Body Paragraph 5 – Third Argument about how the Advertisement Functions
Same as the previous two body paragraphs, talk about a third aspect of the commercial that helps sell its product or idea
Conclusion
A good conclusion reaffirms the points that came before it. Your conclusion for this essay should re-establish the audience you think the commercial is targeting and how, and restate the strongest points of your argument about what parts of the commercial sell its product to that audience.
Other Suggestions and Recommendations:
You should consider comparing your chosen ad to another by the same company, in the same ad campaign, or for a similar product made by another company. Your focus should always be on analyzing the argument of ONE ad, but you can use comparison other ads to further your analysis.
You should NOT judge the ad for its content, even if you find that context objectionable. This is not to say such arguments are invalid, but rather that they are beyond the scope of what this essay is asking for. It’s quite easy to become distracted talking about the ways in which an advertisement is bad and lose track of your task to talk about how the ad functions. You should think twice before writing this essay about an advertisement you find distasteful or problematic. Similarly, you should NOT pick ads that use obsolete methods that today are recognized as sexist, racist, homophobic, etc.

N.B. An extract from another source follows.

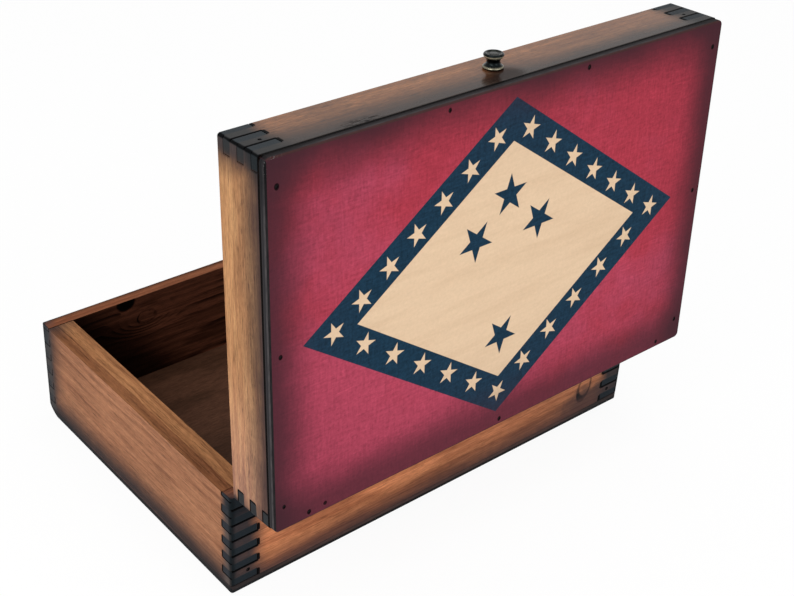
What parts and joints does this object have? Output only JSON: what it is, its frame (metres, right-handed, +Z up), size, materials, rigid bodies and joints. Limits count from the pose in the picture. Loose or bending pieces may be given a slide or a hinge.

The best choice is an advertisement that you enjoy, and/or one that you feel works especially well on you. This is not a personal essay, but it is an easier essay to write when you are writing about a topic you have a positive emotional investment in.
If you chose an ad for a product, company, service, or idea that you know a lot about, great! Just remember that your audience might not know as much as you, and so you’ll need to include necessary knowledge when you discuss context.